Il n’est pas étonnant dans ce contexte que certains employés soient atteints de troubles psychosomatiques. Le problème est que les remèdes prescrits aggravent parfois le mal. Des coachs envahissent l’entreprise. Ils prétendent enseigner l’autorité. Or les styles de commandement sont variés et n’obéissent en tout cas pas aux injonctions paradoxales du style: Vous serez un bon chef si vous faites exactement ce que moi, le coach, je vous dis de faire ! Les auteurs énumèrent les expériences de coaching ratées – c’est le côté comique du livre: les mesures infantilisantes prises par les chief happiness officers, persuadés que les employés heureux seront plus productifs; la gamification qui consiste à créer un environnement ludique pour extraire les employés de leurs soucis; la volonté d’absorber la vie privée du collaborateur qu’on materne en lui offrant fitness, garderie, diététiciens, salles de sieste…

Or, malgré le saut à l’élastique, les raids en quad ou la simulation de prise d’otage, les cas d’épuisement professionnel ne diminuent pas.

Le bonheur en entreprise n’est pas la condition, mais la conséquence du travail bien fait. Les bons managers font le pari de la confiance. C’est elle qui façonne l’esprit d’équipe (et non le team building), qui engendre la fidélité et la loyauté des subordonnés. La confiance n’est pas toujours payée de retour. Les paresseux et fâcheux existent.

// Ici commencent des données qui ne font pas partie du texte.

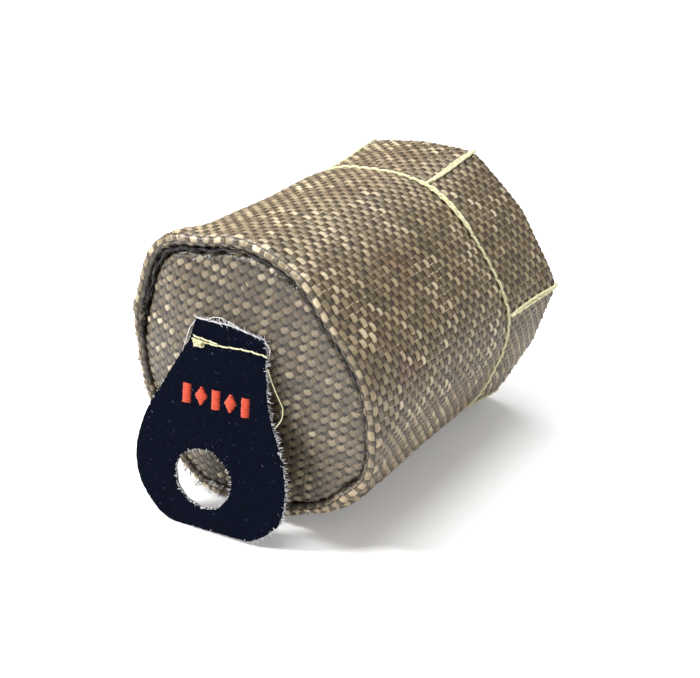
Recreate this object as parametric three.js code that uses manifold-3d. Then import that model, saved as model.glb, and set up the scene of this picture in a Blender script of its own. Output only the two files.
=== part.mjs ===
// Oil filter heat blanket: a padded cup of woven rock-fibre cloth that slips over a spin-on filter.
// It lies on its side as it would on a bench, so its underside is pressed flat.
// Millimetres. +X runs along the cup's axis from its closed end to its mouth, +Z is up.
// The origin is the middle of the lining's end face, where the filter's closed end seats.

import * as THREE from 'three';
import { mergeVertices } from 'three/addons/utils/BufferGeometryUtils.js';
import Module from 'manifold-3d';

const wasm = await Module();
wasm.setup();

// Clearance between neighbouring pieces
const GAP = 0.3;
const LAYER_GAP = 0.5;

// Thickness of each layer
const CLOTH = 1.1;
const WALL_PADDING = 3.2;
const END_PADDING = 3.4;
const LINING = 0.8;

// The cup
const CUP_RADIUS = 40;
const CUP_LENGTH = 87.6;
const AXIS_HEIGHT = 37.5;
const RING_FROM_MOUTH = 26.2;
const HEM_PAST_RING = 3;
const LINING_UNDER_HEM = 8;
const PADDING_SHORT_OF_MOUTH = 2.5;

// The closed end: a bulged disc, sewn inside a rolled lip of the wall
const LIP_RISE = 3;
const LIP_REACH = 2.6;
const SHOULDER_LENGTH = 10;
const SHOULDER_SWELL = 1.1;
const TURNED_IN = 3.5;
const END_BULGE = 3.6;
const END_BULGE_SKEW = 0.04;
const LEAST_SKEW = 0.3;
const MOST_SKEW = 1.8;
const END_DISC_CLEARANCE = 0.35;
const PUCKERS = 14;
const PUCKER_HEIGHT = 0.4;
const PUCKER_LENGTH = 14;

// The weave, drawn coarser than the real yarns
const WEAVE_PITCH = 3.5;
const WEAVE_HEIGHT = 0.35;
const END_GRAIN_TURN = 40;

// Sewing threads
const THREAD = 0.9;
const THREAD_SIDES = 6;
const STITCH_WAVE = 0.12;
const RING_GROOVE = 1.5;
const TIE_GROOVE = 1.2;

// The closing seam of the wall, along the hidden side
const SIDE_SEAM_RISE = 0.9;

// The pull tab, measured from the middle of its stitch line
const TAB_THICKNESS = 1.2;
const TAB_STITCH_HEIGHT = 13.4;
const TAB_YAW = 8.5;
const TAB_LEAN = 9.2;
const TAB_SEAT_GAP = 1.3;
const TAB_TOP = 5.4;
const TAB_DROP = 51.5;
const TAB_STITCH_LENGTH = 21;
const TAB_HOLE_RADIUS = 8.3;
const TAB_HOLE_SIDE = -6.2;
const TAB_HOLE_DROP = 37;
const TAIL_THREAD = 0.7;

// The stitched mark on the tab
const MARK_HEIGHT = 5;
const MARK_PITCH = 4.2;
const MARK_BAR_WIDTH = 2.2;
const MARK_DIAMOND_WIDTH = 3.6;
const MARK_THICKNESS = 0.5;
const MARK_SIDE = -3.2;
const MARK_DROP = 14.4;

// Angles are in degrees about +X, from +Y (0) over +Z (90).
// Each tie crosses the hem from the ring stitch to the mouth, and makes a soft corner there.
const TIE_ANGLES = [61, 108, 171, 232, 292, 354];
const COLUMNS_PER_PANEL = 12;
const COLUMNS = TIE_ANGLES.length * COLUMNS_PER_PANEL;
const SIDE_SEAM_COLUMN = 5 * COLUMNS_PER_PANEL + 5;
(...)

Il faut avoir le courage de se séparer d’eux.

La confiance et l’autonomie sont favorisées par des mesures préalables, entre autres: encourager le télétravail partiel, supprimer les chartes éthiques d’entreprise, les pointeuses et les tours de table, diminuer de 50% le nombre des réunions, évacuer les présentations Powerpoint, éviter les silos d’informations, c’est-à-dire les groupes dans l’entreprise qui ne communiquent pas du tout ou pas efficacement avec les autres, parler aux gens directement et ne pas les ensevelir sous les courriels, apprendre aux employés à écrire correctement et… à bannir le franglais.